D'emblée, Patrick Lapeyre fait mouche par le choix de son titre. Pour son précédent ouvrage, nombre de lecteurs s'étaient emparés de l'expression "La vie est brève est le désir sans fin" pour en faire un adage sur l'amour. Le titre de ce nouveau roman interpelle encore, mais pour d'autres raisons. Les amateurs de poésie reconnaîtront l'allusion à William Wordsworth et à son ode intitulée "Intimation of immortality from recollections of early childhood" / "Pressentiment d'immortalité venant des souvenirs de la petite enfance". Les cinéphiles quant à eux penseront immanquablement au chef-d'œuvre d'Elia Kazan intitulé "Splendor in the grass" - traduit en français par "La Fièvre dans le sang" - l'histoire d'un jeune couple d'amoureux confronté à la pression sociale et condamné à se séparer.

Elia Kazan avait choisi de citer les vers de William Wordworth à la fin de son film, Patrick Lapeyre, lui, les a insérés en exergue de son livre, comme pour rendre directement hommage au poète :

What though the radiance wich was once so bright Be now forever taken from my sight, Though nothing can bring back the hour Of splendor in the grass, of glory in the flower; We will griev not...

Qu'importe si l'éclat aujourd'hui si brillant Est aujourd'hui soustrait à ma vue pour toujours, Si rien ne peut ramener l'heure Des rayons glorieux sur l'herbe et sur la fleur: Ne nous affligeons pas...

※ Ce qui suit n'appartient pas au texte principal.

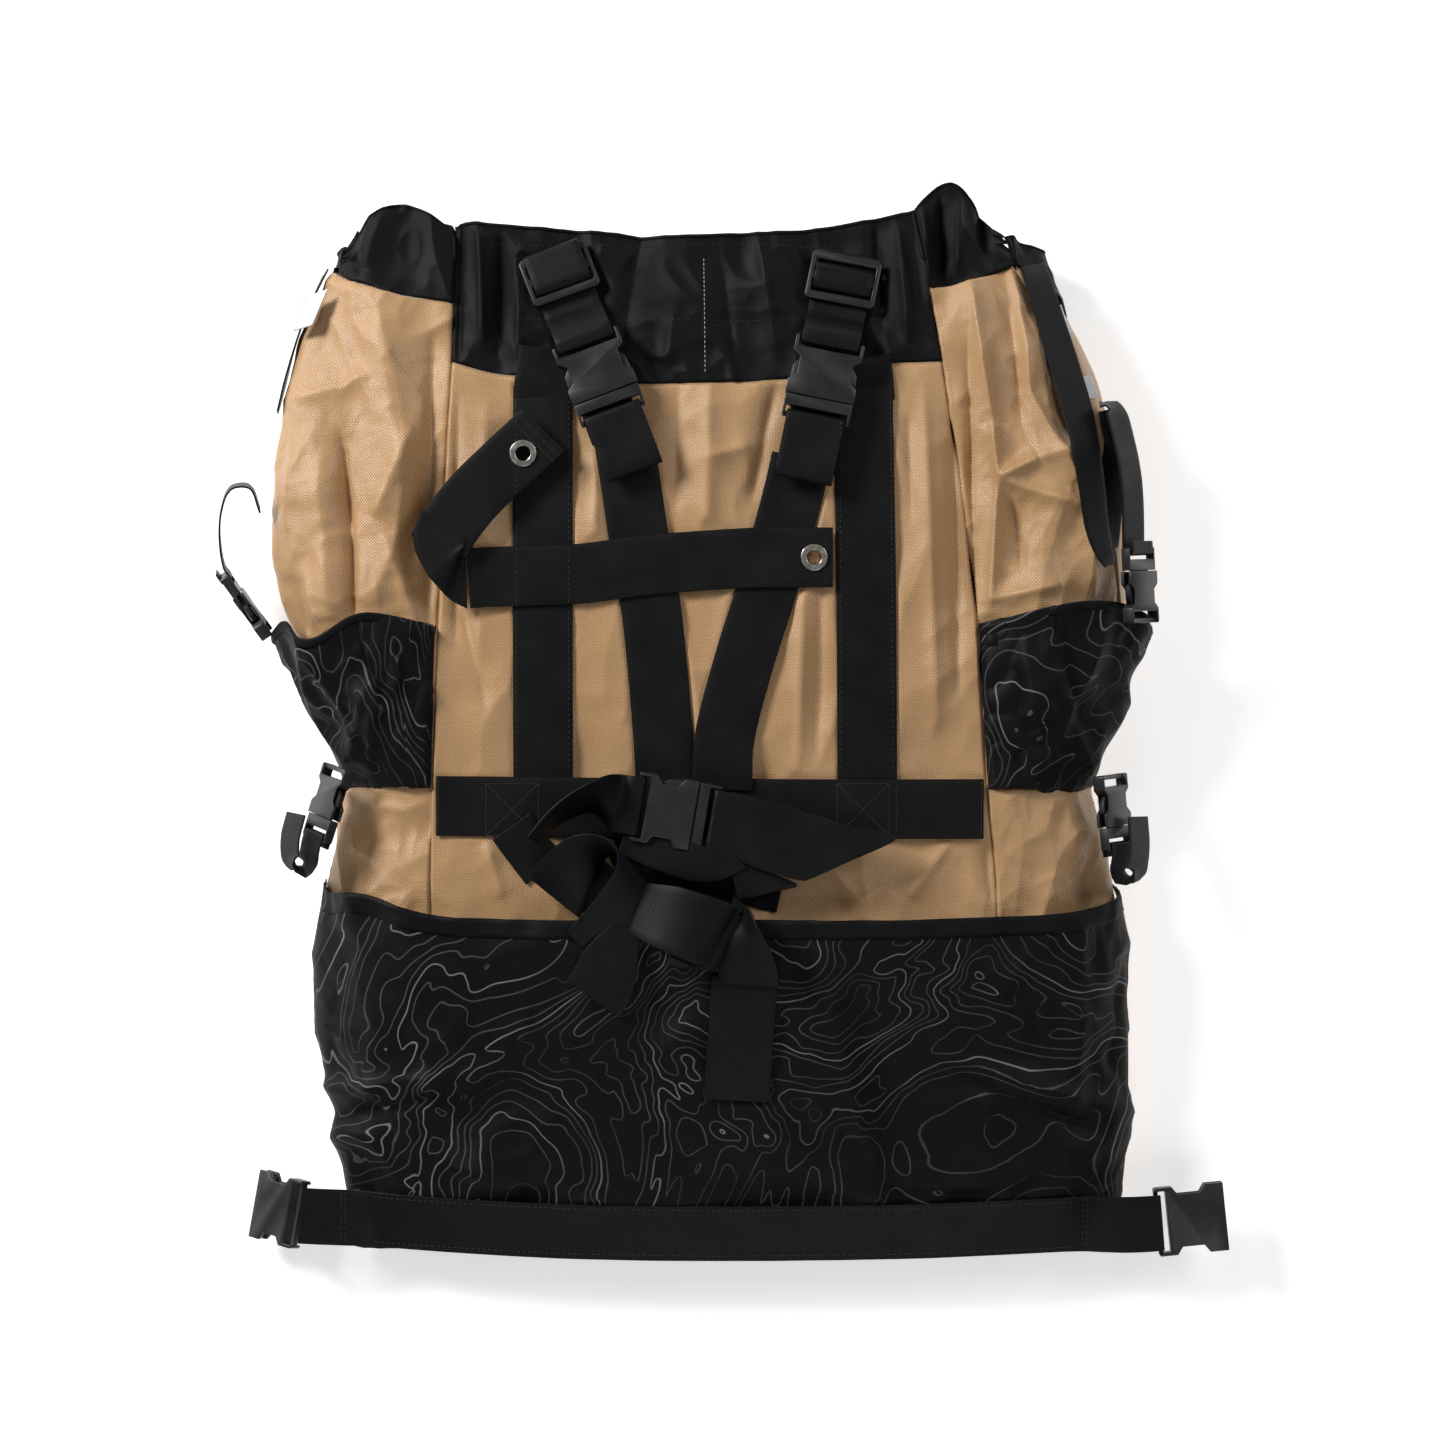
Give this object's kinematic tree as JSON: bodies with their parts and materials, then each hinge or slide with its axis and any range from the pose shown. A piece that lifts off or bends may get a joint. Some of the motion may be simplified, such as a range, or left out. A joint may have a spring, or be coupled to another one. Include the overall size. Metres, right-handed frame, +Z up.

Mais si Kazan reproduit la suite du vers et le suivant, Lapeyre s'arrête là, alors que le poème nous dit la chose suivante:

...rather find Strenght in what remains behind;

... mais cherchons bien plutôt La force dans ce qui demeure

Et si ces quelques mots manquants pouvaient nous servir de clé pour comprendre le roman de Patrick Lapeyre ? Trouver la force dans ce qui demeure, voilà bien ce qui manque à nos deux héros, Homer et Sybill, amoureux éconduits par leurs époux, partis vivre ensemble à Chypre. Les deux personnages se croisent souvent, d'abord pour prendre des nouvelles de leur moitié expatriée. Ce motif sert ensuite de simple prétexte à leurs rendez-vous, de plus en plus fréquents. Les conversations sont toujours les mêmes, et pourtant tout change petit à petit. La Splendeur dans l'herbe raconte ainsi les balbutiements d'une histoire d'amour chez des héros - ou plutôt des anti héros- malheureux dont toute la difficulté est de s'extraire de leur solitude, d'oser exprimer leur sentiment et finalement de parvenir à profiter de l'instant - tout est question de désir, encore une fois.

Au récit de cette relation amoureuse qui se passe de nos jours se croise celui de l'enfance d'Homer en Suisse dans les années 80. Patrick Lapeyre met ainsi en perspective deux époques, deux périodes de la vie du héros, deux femmes aussi : Sybill abandonnée face à Ana, la mère volage et volubile d'Homer. Aux failles apparentes s'ajoutent en surimpression les blessures plus secrètes liées à l'enfance. La confrontation de ces deux histoires donne  ainsi encore plus de profondeur à ce personnage comme à ce roman, totalement éblouissant.